- _Objective_: In the listing that follows, how many lines contain "frame"? Give the number only.

- _Items_:
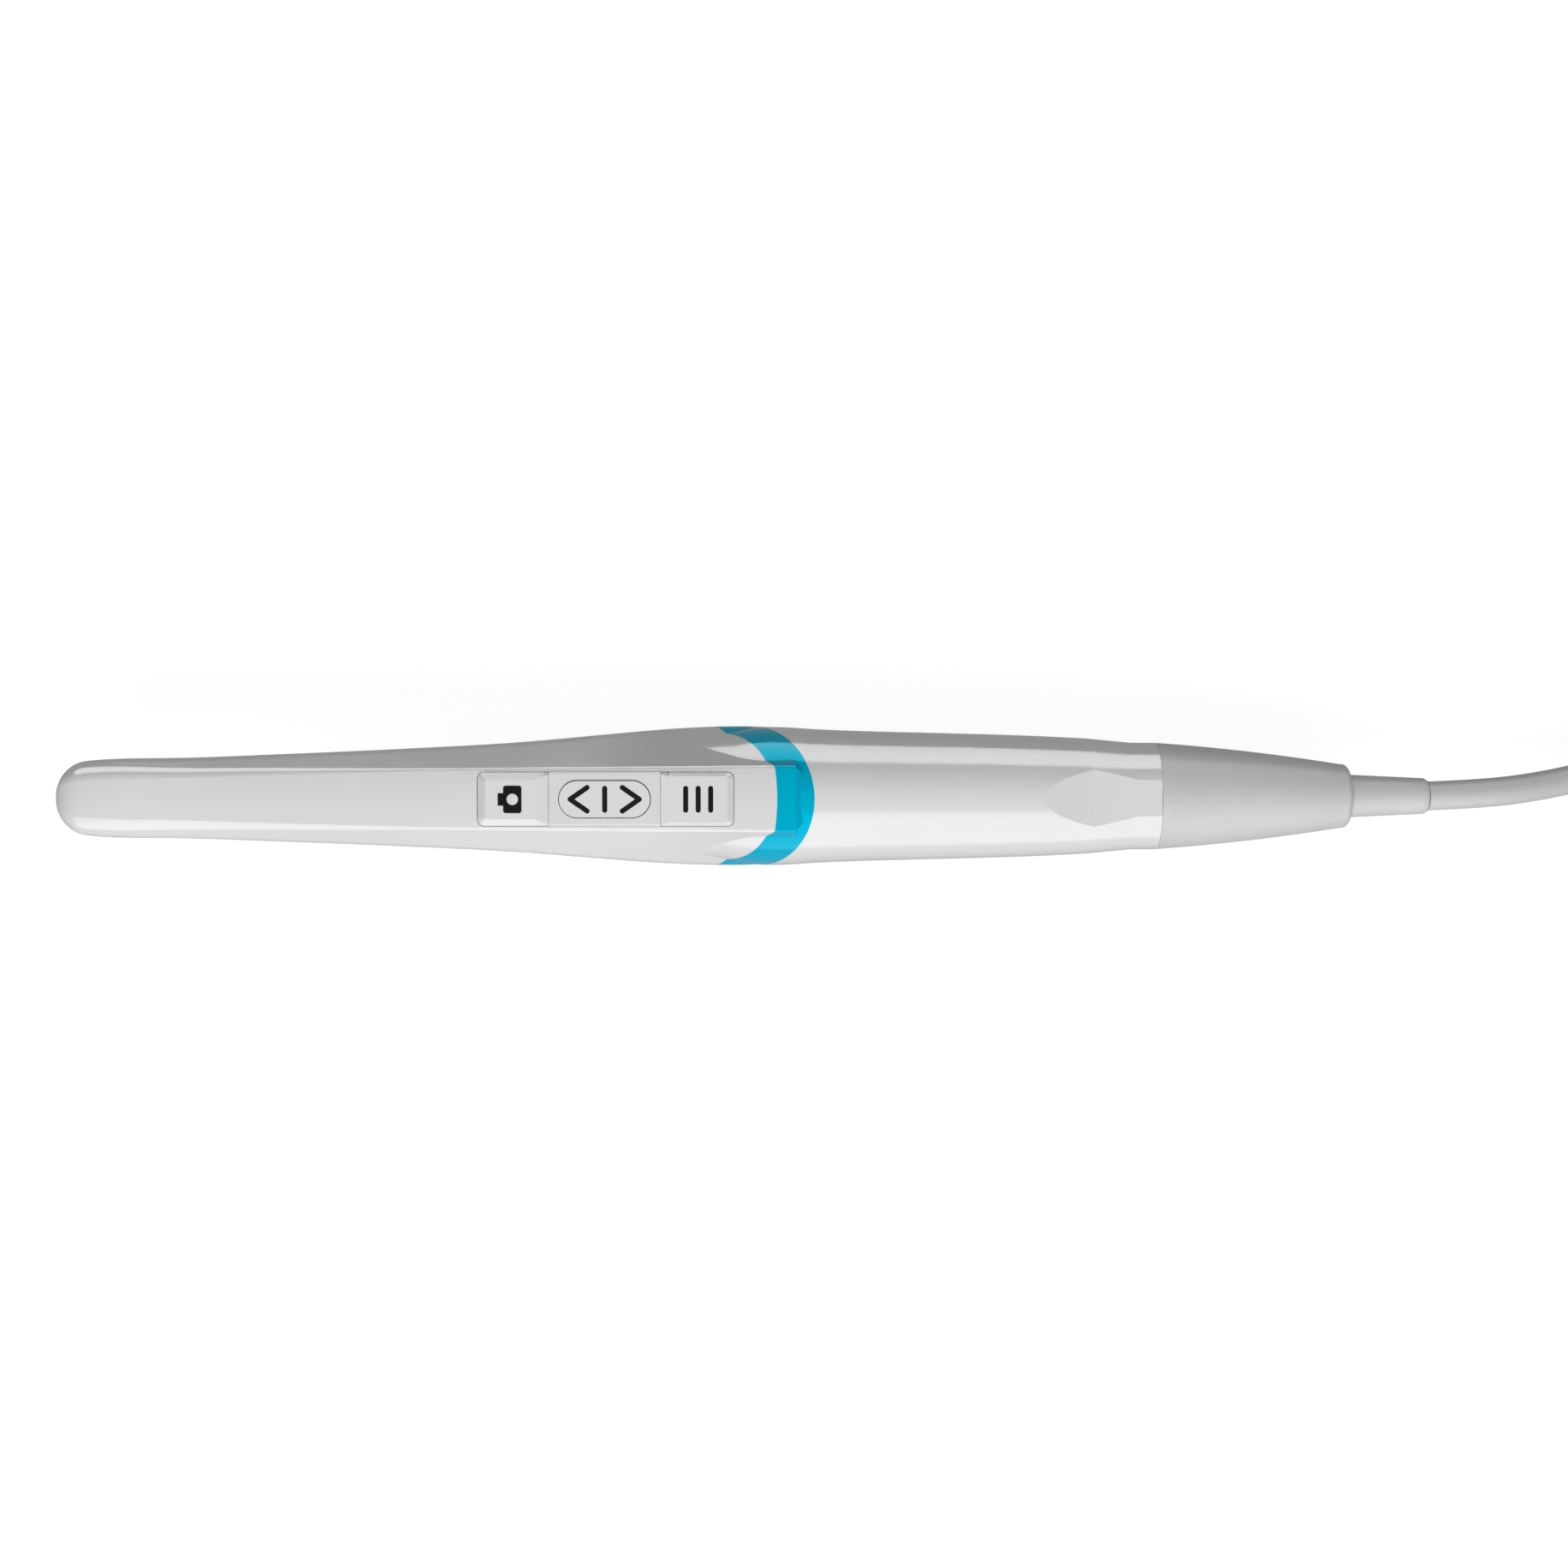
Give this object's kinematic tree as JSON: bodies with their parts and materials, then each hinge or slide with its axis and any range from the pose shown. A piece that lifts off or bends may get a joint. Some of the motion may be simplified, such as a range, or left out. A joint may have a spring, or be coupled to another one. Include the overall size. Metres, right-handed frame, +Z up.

* * *

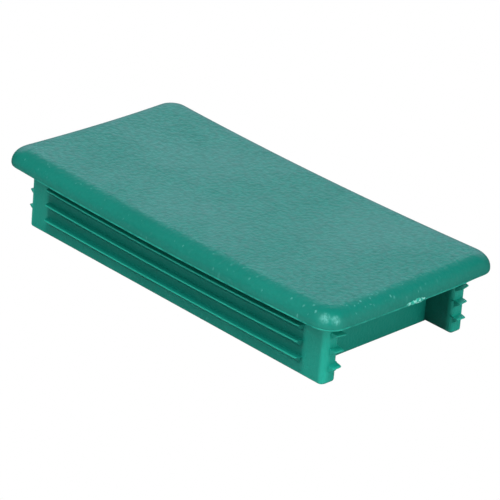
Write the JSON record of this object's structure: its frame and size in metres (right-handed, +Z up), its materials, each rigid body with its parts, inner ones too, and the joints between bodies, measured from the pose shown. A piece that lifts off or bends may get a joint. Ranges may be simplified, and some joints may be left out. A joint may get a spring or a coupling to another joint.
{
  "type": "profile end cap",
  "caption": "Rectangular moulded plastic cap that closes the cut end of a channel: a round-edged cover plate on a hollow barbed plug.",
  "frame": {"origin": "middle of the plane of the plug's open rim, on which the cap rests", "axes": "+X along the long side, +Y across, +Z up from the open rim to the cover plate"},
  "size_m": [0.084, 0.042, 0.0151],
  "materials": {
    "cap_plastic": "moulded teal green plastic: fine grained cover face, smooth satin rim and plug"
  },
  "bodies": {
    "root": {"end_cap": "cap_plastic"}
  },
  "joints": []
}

- _Answer to the task_: 3